Sarah Palin's purpose and ambition is possibly the most ambitious of them all. She wants to serve. That's it. Perhaps Ms. Noonan didn't catch it in her acceptance speech, which is odd considering who she specifically addressed the comment to. She said:

"But here's a little news flash for all those reporters and commentators: I'm not going to Washington to seek their good opinion. I'm going to Washington to serve the people of this country."

Since that speech, what has she said or done to make anyone think that's not a sincere and truthful answer? Perhaps you don't understand the concept of serving others, but Sarah does, and that's why she resonates with the people.

Sarah understands service to others through her public service, her roles of wife and mother and, perhaps most importantly, through her Christian faith. The American people understand service to others, therefore we understand Sarah.

We get it. Do you, Ms. Noonan? What are your purposes and ambitions? What do you do to be "of service"? Does your writing reflect that? If so, then you should understand, too. If not, then perhaps you should work on that, if only to help you understand the answers you've already been given.


  1. Interesting thought. I hadn't heard the "I want to serve" quote before.

    As I'm reading the post, it makes me think about the 7-whys philosophy of a CEO I used to work for (or every conversation I've ever had with a 5-year old)... every time someone makes a statement, ask "Why?". When they reply, ask "Why?" again... and again... and again.

    I think you got down to the deep, honest "Why" of John McCain and that's one of the reasons I like him so much. He wants to do what he feels is right for the country (I can't say I agree with him on what is right for the country, but that's a different discussion all together).

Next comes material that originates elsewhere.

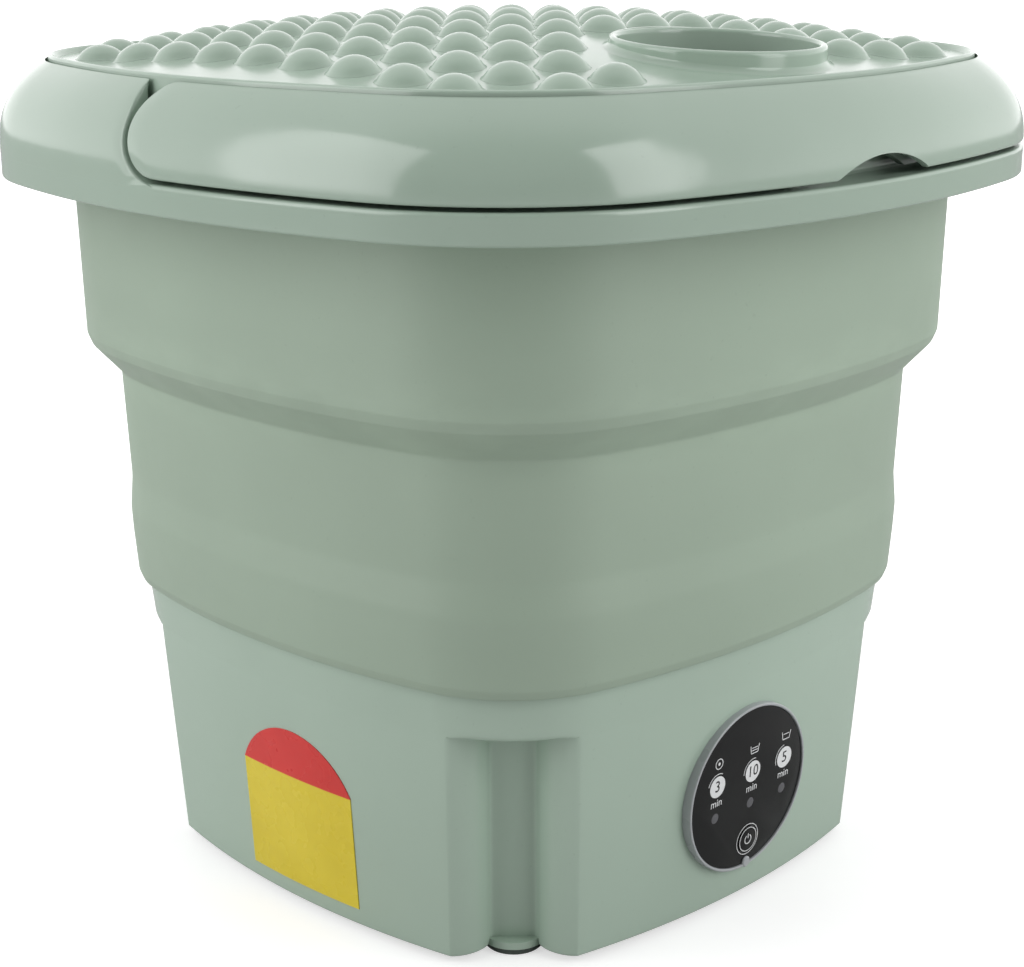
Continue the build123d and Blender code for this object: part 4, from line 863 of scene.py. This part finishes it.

    I think you also got down to a fairly deep level of "Why" for Barak Obama in seeking fairness. While not always the best for us as a nation, it might make the world a better place (again, a completely different discussion). Again, this "Why" is an admirable thing to me.

    When Palin says "I want to serve", I've got 7 layers of whys to ask her. To me, it's a very shallow answer. Is the answer "I want to serve because service gives me power and power allows me to exact revenge on those who I don't like"? (see ongoing ethics violation in Alaska re: firing of her ex-brother-in-law) Is it "I want to serve because I feel a driving need to help the unfortunate?"... Honestly, with Palin, I'm not sure that I know what is driving her.

    I've gotta say the same thing for Joe Biden. I can't discount his 30 years as a legislator so easily just because he doesn't have his name on some major piece of legislation as it takes many cogs to make a machine run smoothly, but he does seem much more of a career politician (as you suggest)... I'm not convinced that it's a good or bad thing... just not as inspiring a base 'Why' as McCain or Obama.

  2. Thanks, Aaron. Good feedback.

    My point is that it is 'service' itself that drives her; I don't perceive an agenda. Is that a bad thing?

    To make a sports analogy, I think she's a team player ... a role player ... the one who is committed to winning and will do whatever is asked of her to help the team achieve their goals ... with the goals being security, prosperity and the protection of our guaranteed freedoms.

    And to stretch the analogy a bit further, yes, I think, if she's called upon, she can lead the team.

    I should, however, have been more clear about my thoughts on the other candidates.

    I think McCain is the most capable candidate for executing the oath of office successfully ... he has the ability and sincere desire to "preserve, protect and defend the Constitution of the United States." I disagree with him on some things, too, but he is the most capable of executing the job requirements.

    I think Obama is an un-vetted radical socialist who has the ability and philosophical will to seriously weaken our country, our constitution, and our safety. At best he is an opportunistic politician. At worst he is an unprincipled fraud committed to remaking our country into a socialist state.

    I think Biden is a paid, professional partisan politician with no ideals, no common sense and no concept of everyday Americans (regardless of how many times he says "Scranton"). He is the perfect symbol of everything that is wrong with congressional leadership today.

    And just to demonstrate that I, too, can 'reach across the aisle' ... John Cornyn is in that same category, and yet, I will be forced to vote for him because we cannot afford to have a Democrat controlled Congress.

    Oh, and as for "troopergate" ... I would have done the same thing, or worse, so who am I to judge?

  3. Ok boys I can tell you why... because she is female, and any married man should not have to constantly be reminded "Don't ever tell a woman she CAN'T do something. She will sneek up and play a trick on ya."